A Profinet CBA system consists of different automation components. One component comprises all mechanical, electrical and information technology variables. The component may have been created with the usual programming tools. To describe a component, a Profinet Component Description (PCD) file is created in XML. A planning tool loads these descriptions and allows the logical connections between the individual components to be created to implement a plant.

The basic idea behind Profinet CBA was that in many cases it is possible to divide an entire automation system into autonomously operating - and thus manageable - subsystems. The structure and functionality may well be found in several plants in identical or slightly modified form. Such so-called Profinet components are normally controlled by a manageable number of input signals. Within the component, a control program written by the user executes the required functionality and sends the corresponding output signals to another controller. The communication of a component-based system is planned instead of programmed. Communication with Profinet CBA was suitable for bus cycle times of approx. 50 to 100 ms.

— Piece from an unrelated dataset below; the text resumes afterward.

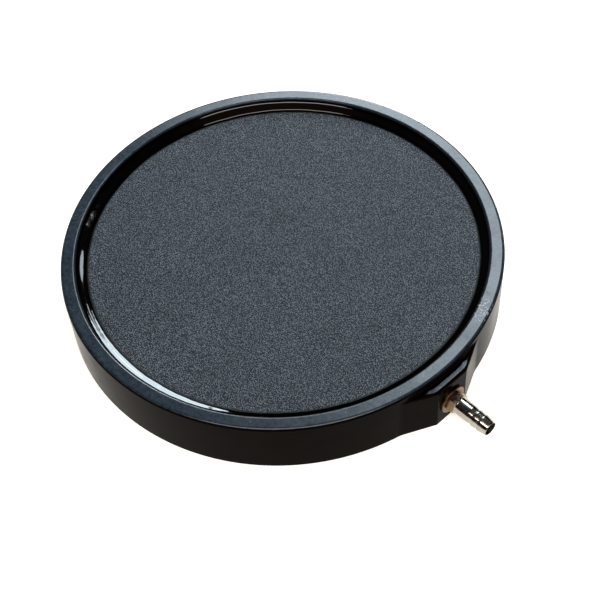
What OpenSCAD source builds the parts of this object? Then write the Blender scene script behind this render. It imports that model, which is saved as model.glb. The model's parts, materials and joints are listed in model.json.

Individual systems show how these concepts can be successfully implemented in the application. However, Profinet CBA does not find the expected acceptance in the market and will no longer be listed in the IEC 61784-1 standard from the 4th edition of 2014.

In 2003 the first specification of Profinet IO (IO = Input Output) was published. The application interface of the Profibus DP (DP = Decentralized Periphery), which was successful on the market, was adopted and supplemented with current protocols from the Internet. In the following year, the extension with isochronous transmission follows, which makes Profinet IO suitable for motion control applications. Profisafe is adapted so that it can also be used via Profinet. With the clear commitment of AIDA to Profinet in 2004, acceptance in the market is given. In 2006 Profinet IO becomes part of the international standard IEC 61158 / IEC 61784-2.

In 2007, according to the neutral count, 1 million Profinet devices have already been installed, in the following year this number doubles to 2 million. By 2019, a total of 26 million devices sold by the various manufacturers are reported.

In 2019, the specification for Profinet was completed with Time-Sensitive Networking (TSN), thus introducing the CC-D conformance class.